6) Submission Procedure

You must submit

  • Report.pdf to gradescope

  • Code to a PRIVATE repo.

Keep your GitHub repo PRIVATE and invite me (abarajithan11). Include the link to the repo in the report.

You must submit your code (and only your code, not generated files). We must be able to use what is provided (.cpp, *.py files) and directly run your design in NPU Cloud. If you change test benches to answer questions, please submit them as well. You must follow the file structure below. We use automated scripts to pull your data, so **DOUBLE CHECK* your file/folder names to make sure it corresponds to the instructions. Your repo must contain a folder named “aie” at the top-level. This folder must be organized as follows:

  • passthrough_two_tiles.py

  • dense.cc

  • dense.py

  • nn.py

Optimizing Whole Array Matrix Multiplication for Small N

NOTE: This is not a part of Project 4. You can choose to do this part as Project 5, if you prefer.

The whole array design is efficient for matrices that are much bigger than the 4x4 AI Engine array.

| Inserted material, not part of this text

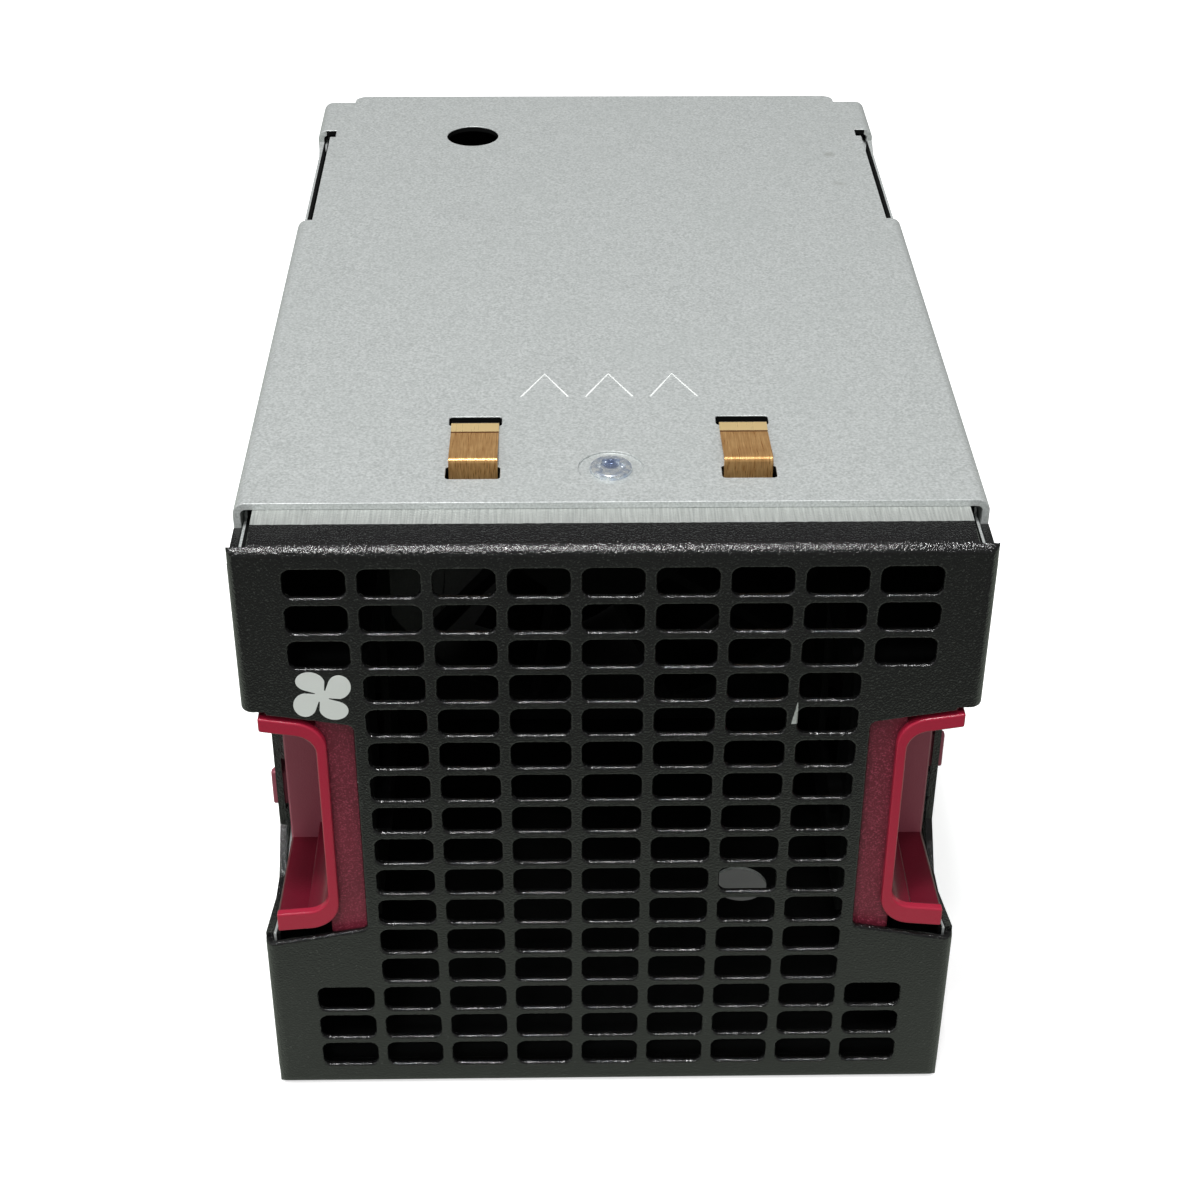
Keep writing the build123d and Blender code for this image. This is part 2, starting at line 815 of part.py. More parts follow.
    # Spring between the bracket's wall and the pocket, that pushes the latch outwards
    with BuildPart() as spring:
        start = wall + sheet + spring_wire + seat_gap
        length = root - wall - sheet - 2 * (spring_wire + seat_gap)
        seat = (side * start, at(spring_depth), axis_height - spring_drop)
        with BuildLine():
            coil = Helix(length / spring_turns, length, spring_radius, seat, (side, 0, 0))
        with BuildSketch(Plane(origin=coil @ 0, z_dir=coil % 0)):
            RegularPolygon(spring_wire, 6)
        sweep(path=coil, is_frenet=True)
    finish(spring, f"{name}_latch_spring")

# Rear panel: a tray of sheet with the air inlet, its guard and the connector opening
with BuildPart() as rear_panel:
    block(
        (-panel_half, at(panel_face - panel_flange), panel_low),
        (panel_half, at(panel_face), panel_high),
    )
    fillet(rear_panel.edges().filter_by(Axis.Y), bend_radius)
    fillet(rear_panel.faces().sort_by(Axis.Y)[-1].edges(), bend_radius)
    offset(amount=-sheet, openings=rear_panel.faces().sort_by(Axis.Y)[0])
    with BuildSketch(on_axis(panel_face - 2 * sheet)):
        ring_pitch = (bore_radius - guard_hub_radius) / guard_rings
        for ring in reversed(range(guard_rings)):
            inner_radius = guard_hub_radius + ring * ring_pitch
            Circle(inner_radius + ring_pitch - guard_ring_width)
            Circle(inner_radius, mode=Mode.SUBTRACT)
        with PolarLocations(0, guard_spokes // 2, start_angle=guard_spoke_turn):
            Rectangle(2 * bore_radius, guard_spoke_width, mode=Mode.SUBTRACT)
    extrude(amount=3 * sheet, mode=Mode.SUBTRACT)
    with BuildSketch(on_axis(panel_face - 2 * sheet)):
        with Locations((connector_offset, connector_offset)):
            Rectangle(connector_size + 2 * fit_gap, connector_size + 2 * fit_gap)
        for corner in ((-hole_half, hole_half), (-hole_half, -hole_half), (hole_half, -hole_half)):
            with Locations(corner):
                Circle(screw_hole_radius)
    extrude(amount=3 * sheet, mode=Mode.SUBTRACT)
    rivet_holes(panel_rivet_places())
finish(rear_panel, "rear_panel")

# Inlet duct: a round sleeve on a square flange, with posts for three long screws
post_places = [(-hole_half, hole_half), (-hole_half, -hole_half), (hole_half, -hole_half)]
with BuildPart() as inlet_duct:
    with BuildSketch(on_axis(fan_end + seat_gap)):
        RectangleRounded(fan_size, fan_size, fan_corner)
        Circle(bore_radius, mode=Mode.SUBTRACT)
    extrude(amount=duct_flange)
    tube(fan_end + seat_gap, duct_end, bore_radius + duct_wall, bore_radius)
    with BuildSketch(on_axis(fan_end + seat_gap)):
        with Locations(*post_places):
            Circle(post_radius)
    extrude(amount=duct_end - fan_end - seat_gap)
    with BuildSketch(on_axis(fan_end - overrun)):
        with GridLocations(2 * hole_half, 2 * hole_half, 2, 2):
            Circle(screw_radius + fit_gap)
    extrude(amount=case_depth, mode=Mode.SUBTRACT)
finish(inlet_duct, "inlet_duct")

# Fan housing: a barrel between two square flanges, with stator vanes that carry the motor base
with BuildPart() as fan_housing:
    for start in (fan_start, fan_end - fan_flange):
        with BuildSketch(on_axis(start)):
            RectangleRounded(fan_size, fan_size, fan_corner)
        extrude(amount=fan_flange)
    with BuildSketch(on_axis(fan_start)):
        Circle(bore_radius + barrel_wall)
    extrude(amount=fan_depth)
    with BuildSketch(on_axis(fan_start - overrun)):
        Circle(bore_radius)
        with GridLocations(2 * hole_half, 2 * hole_half, 2, 2):
            Circle(screw_hole_radius)
    extrude(amount=fan_depth + 2 * overrun, mode=Mode.SUBTRACT)
    for index in range(vane_count):
        with BuildSketch(radial(index * 360 / vane_count, base_radius - barrel_wall, fan_start)):
            with BuildLine():
                outer_face = ThreePointArc(
                    (0, -vane_turn),
                    (vane_length / 2, -vane_turn / 4),
                    (vane_length, 0),
                )
                inner_face = ThreePointArc(
                    (vane_length, -vane_sheet),
                    (vane_length / 2, -vane_turn / 4 - vane_sheet),
                    (0, -vane_turn - vane_sheet),
                )
                Line(outer_face @ 1, inner_face @ 0)
                Line(inner_face @ 1, outer_face @ 0)
            make_face()
        extrude(amount=bore_radius - base_radius + barrel_wall + barrel_wall / 2)
    with BuildSketch(on_axis(fan_start)):
        Circle(base_radius)
    extrude(amount=base_sheet)
    with BuildSketch(on_axis(base_end)):
        Circle(tube_outer + 2 * running_gap, mode=Mode.ADD)
    extrude(amount=fan_depth, mode=Mode.SUBTRACT)
finish(fan_housing, "fan_housing")


# Impeller: twisted blades on a hub
def blade_section(angle, radius, chord, stagger, thickness, camber):
    """A lens section with a curved middle line, square to a radius of the fan."""
    along = (cos(radians(stagger)), sin(radians(stagger)))
    normal = (-along[1], along[0])

    def place(run, rise):
        return (along[0] * run + normal[0] * rise, along[1] * run + normal[1] * rise)

    nose = place(-chord / 2, 0)
    tail = place(chord / 2, 0)
    with BuildSketch(radial(angle, radius, rotor_middle)) as section:
        with BuildLine():
            ThreePointArc(nose, place(0, camber + thickness / 2), tail)
            ThreePointArc(tail, place(0, camber - thickness / 2), nose)
        make_face()
    return section.sketch


with BuildPart() as impeller:
    with BuildSketch(on_axis(hub_start)):
        Circle(hub_radius)
    extrude(amount=hub_length)
    nose_edge = impeller.edges().filter_by(GeomType.CIRCLE).sort_by(Axis.Y)[-1]
    fillet(nose_edge, hub_edge)
    middle_radius = (hub_radius + bore_radius) / 2
    for index in range(blade_count):
        angle = index * 360 / blade_count
        root_section = blade_section(
            angle,
            cup_outer,
            blade_root_chord,
            blade_root_stagger,
            blade_root_thickness,
            blade_root_camber,
        )
        middle_section = blade_section(
            angle,
            middle_radius,
            blade_mid_chord,
            blade_mid_stagger,
            (blade_root_thickness + blade_tip_thickness) / 2,
            (blade_root_camber + blade_tip_camber) / 2,
        )
        tip_section = blade_section(
            angle,
            bore_radius + overrun / 2,
            blade_tip_chord,
            blade_tip_stagger,
            blade_tip_thickness,
            blade_tip_camber,
        )
        loft([root_section, middle_section, tip_section])
    with BuildSketch(on_axis(hub_start)):
        Circle(bore_radius - tip_gap)
    extrude(amount=hub_length, mode=Mode.INTERSECT)
    with BuildSketch(on_axis(hub_start)):
        Circle(cup_outer + running_gap)
    extrude(amount=cup_end - hub_start + running_gap, mode=Mode.SUBTRACT)
finish(impeller, "impeller")

# Rotor: cup, ring magnet, shaft and its clip
with BuildPart() as rotor_cup:
    with BuildSketch(on_axis(hub_start + sheet)):
        Circle(cup_outer)
    extrude(amount=cup_end - hub_start - sheet)
    with BuildSketch(on_axis(hub_start)):
        Circle(cup_inner)
    extrude(amount=cup_end - cup_sheet - hub_start, mode=Mode.SUBTRACT)
    with BuildSketch(on_axis(hub_start)):
        Circle(shaft_radius)
    extrude(amount=hub_length, mode=Mode.SUBTRACT)
finish(rotor_cup, "rotor_cup")

magnet_start = hub_start + sheet + cup_sheet
with BuildPart() as rotor_magnet:
    tube(magnet_start, magnet_start + magnet_length, cup_inner, magnet_inner)
finish(rotor_magnet, "rotor_magnet")

bearing_front_start = base_end + bearing_front_offset
bearing_rear_start = base_end + bearing_rear_offset - bearing_length
clip_start = bearing_front_start - 2 * shaft_clip_sheet
with BuildPart() as rotor_shaft:
    with BuildSketch(on_axis(clip_start - sheet)):
        Circle(shaft_radius)
    extrude(amount=cup_end - clip_start + sheet)
    with BuildSketch(on_axis(clip_start)):
        Circle(shaft_radius + sheet)
        Circle(shaft_radius * shaft_groove_share, mode=Mode.SUBTRACT)
    extrude(amount=shaft_clip_sheet, mode=Mode.SUBTRACT)
finish(rotor_shaft, "rotor_shaft")

with BuildPart() as shaft_clip:
    with BuildSketch(on_axis(clip_start + seat_gap)):
        Circle(shaft_clip_radius)
        Circle(shaft_radius * shaft_groove_share + seat_gap, mode=Mode.SUBTRACT)
        with Locations((0, shaft_clip_radius)):
            Rectangle(shaft_radius, 2 * shaft_clip_radius, mode=Mode.SUBTRACT)
    extrude(amount=shaft_clip_sheet - 2 * seat_gap)
finish(shaft_clip, "shaft_clip")

with BuildPart() as preload_washer:
    washer_start = bearing_rear_start + bearing_length + seat_gap
    tube(washer_start, washer_start + washer_sheet, washer_radius, shaft_radius + seat_gap)
finish(preload_washer, "preload_washer")

# Bearings in their tube
for name, start in (("front", bearing_front_start), ("rear", bearing_rear_start)):
    with BuildPart() as bearing:
        tube(start, start + bearing_length, bearing_outer_radius, shaft_radius + running_gap)
    finish(bearing, f"{name}_bearing")

with BuildPart() as bearing_tube:
    tube_end = bearing_rear_start + bearing_length
    tube(base_end, tube_end, tube_outer, bearing_outer_radius + running_gap)
finish(bearing_tube, "bearing_tube")


# Stator: toothed core, insulating end plates and coils
def core_face(start, length):
    """The toothed section of the stator, from start over this length."""
    gap_width = core_outer * (1 - tooth_tip_share)
    gap_turn = 180 / core_slots
    with BuildSketch(on_axis(start)) as section:
        Circle(core_outer)
        Circle(core_outer - tooth_tip, mode=Mode.SUBTRACT)
        with PolarLocations(core_outer, core_slots, start_angle=gap_turn):
            Rectangle(core_outer / 2, gap_width, mode=Mode.SUBTRACT)
        with PolarLocations(core_outer / 2, core_slots):
            Rectangle(core_outer - sheet, tooth_width)
        Circle(tube_outer + running_gap + core_ring)
        Circle(tube_outer + running_gap, mode=Mode.SUBTRACT)
    extrude(section.sketch, amount=length)


core_start = magnet_start + (magnet_length - core_length) / 2
with BuildPart() as stator_core:
    core_face(core_start, core_length)
finish(stator_core, "stator_core")

with BuildPart() as stator_insulators:
    core_face(core_start - insulator_sheet, insulator_sheet)
    core_face(core_start + core_length, insulator_sheet)
finish(stator_insulators, "stator_insulators")

with BuildPart() as stator_coils:
    coil_inner = tube_outer + core_ring + sheet / 2
    coil_outer = core_outer - tooth_tip - sheet / 2
    coil_hole = core_length + 2 * insulator_sheet + 2 * running_gap
    for index in range(core_slots):
        coil_depth = core_start + core_length / 2
        with BuildSketch(radial(index * 360 / core_slots, coil_inner, coil_depth)):
            Rectangle(coil_hole + 2 * coil_build, tooth_width + 2 * coil_build)
            Rectangle(coil_hole, tooth_width + 2 * running_gap, mode=Mode.SUBTRACT)
        extrude(amount=coil_outer - coil_inner)
finish(stator_coils, "stator_coils")

# Motor board and its capacitors
board_start = base_end + board_offset - board_sheet
with BuildPart() as motor_board:
    tube(board_start, board_start + board_sheet, cup_outer, tube_outer + fit_gap)
finish(motor_board, "motor_board")

with BuildPart() as board_capacitors:
    with BuildSketch(on_axis(base_end + seat_gap)):
        with PolarLocations(cup_outer * capacitor_ring_share, capacitor_count):
            Circle(capacitor_radius)
    extrude(amount=board_start - base_end - seat_gap)
finish(board_capacitors, "board_capacitors")

# Fan screws: three long ones from the rear panel, a short one beside the connector
with BuildPart() as fan_screws:
    for start, places in (
        (panel_face + seat_gap, post_places),
        (fan_end + duct_flange + 2 * seat_gap, [(hole_half, hole_half)]),
    ):
        with BuildSketch(on_axis(start)):
            with Locations(*places):
                Circle(screw_head_radius)
        extrude(amount=screw_head)
        with BuildSketch(on_axis(start)):
            with Locations(*places):
                Circle(screw_radius)
        extrude(amount=-(start - fan_end + fan_flange))
        star_drive(on_axis(start + screw_head), places)
finish(fan_screws, "fan_screws")

# Power connector that plugs in as the fan slides home
connector_end = panel_face + connector_protrusion
connector_start = connector_end - connector_length
with BuildPart() as power_connector:
    with BuildSketch(on_axis(connector_start)):
        with Locations((connector_offset, connector_offset)):
            Rectangle(connector_size, connector_size)
    extrude(amount=connector_length)
    with BuildSketch(on_axis(panel_face - sheet - seat_gap)):
        with Locations((connector_offset, connector_offset)):
            Rectangle(connector_size + 2 * connector_collar, connector_size + 2 * connector_collar)
    extrude(amount=-connector_collar_length)
    socket_pitch = connector_size / contact_count
    with BuildSketch(on_axis(connector_end)):
        with Locations((connector_offset, connector_offset)):
            with GridLocations(socket_pitch, 0, contact_count, 1):
                Rectangle(socket_width, connector_size - 2 * socket_width)
    extrude(amount=-socket_depth, mode=Mode.SUBTRACT)
finish(power_connector, "power_connector")

with BuildPart() as connector_contacts:
    with BuildSketch(on_axis(connector_end - socket_depth)):
        with Locations((connector_offset, connector_offset)):
            with GridLocations(socket_pitch, 0, contact_count, 1):
                Rectangle(contact_sheet, connector_size / 2)
    extrude(amount=socket_depth - sheet)
finish(connector_contacts, "connector_contacts")

# Rivets
with BuildPart() as bezel_rivets:
    for side, depth, height in rivet_places():
        rivet(side, depth, height, tray_inner, half_width)
finish(bezel_rivets, "bezel_rivets")

with BuildPart() as bracket_rivets:
    for side, depth, height in bracket_rivet_places():
        rivet(side, depth, height, tray_inner - sheet, tray_half)
finish(bracket_rivets, "bracket_rivets")

with BuildPart() as panel_rivets:
    for side, depth, height in panel_rivet_places():
        rivet(side, depth, height, panel_half - sheet, tray_half)
finish(panel_rivets, "panel_rivets")
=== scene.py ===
import bmesh
import bpy
import json
from collections import Counter
from math import cos, pi, radians, sin, sqrt
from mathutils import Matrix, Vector

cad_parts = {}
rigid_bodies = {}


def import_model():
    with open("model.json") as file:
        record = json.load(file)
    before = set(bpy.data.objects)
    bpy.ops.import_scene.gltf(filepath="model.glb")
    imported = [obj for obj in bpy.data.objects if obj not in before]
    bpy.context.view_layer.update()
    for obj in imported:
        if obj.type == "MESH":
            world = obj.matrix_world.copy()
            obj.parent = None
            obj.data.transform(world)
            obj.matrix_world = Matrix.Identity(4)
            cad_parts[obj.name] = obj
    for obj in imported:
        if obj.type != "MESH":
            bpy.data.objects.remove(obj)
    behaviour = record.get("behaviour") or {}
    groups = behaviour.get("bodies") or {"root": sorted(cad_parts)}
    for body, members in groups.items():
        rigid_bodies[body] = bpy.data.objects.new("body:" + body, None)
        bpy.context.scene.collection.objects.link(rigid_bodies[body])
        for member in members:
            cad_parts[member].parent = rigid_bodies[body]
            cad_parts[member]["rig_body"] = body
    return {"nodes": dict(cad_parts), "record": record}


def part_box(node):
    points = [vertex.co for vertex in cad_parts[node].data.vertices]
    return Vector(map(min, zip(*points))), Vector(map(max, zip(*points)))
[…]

However, if the N dimension is small, it would be wasteful to pad the matrix with zeros. The following is a design that would be more efficient for small N dimensions:

_images/project.png

Note that dimenison N of input matrix B and the output matrix C is smaller than the number of columns in the AI Engine array. Therefore, we can split the input matrix A into two matrices of size M/2 x K We can then broadcast the two submatrices of A across the rows and the two submatrices of B across the different groups of columns of the AI Engine array as shown.

Start with the whole array design as reference and implement this project. Present a comparison of performance metrics between this design and the whole array design with padded B matrix for different matrix sizes and datatypes. Analyze your observations.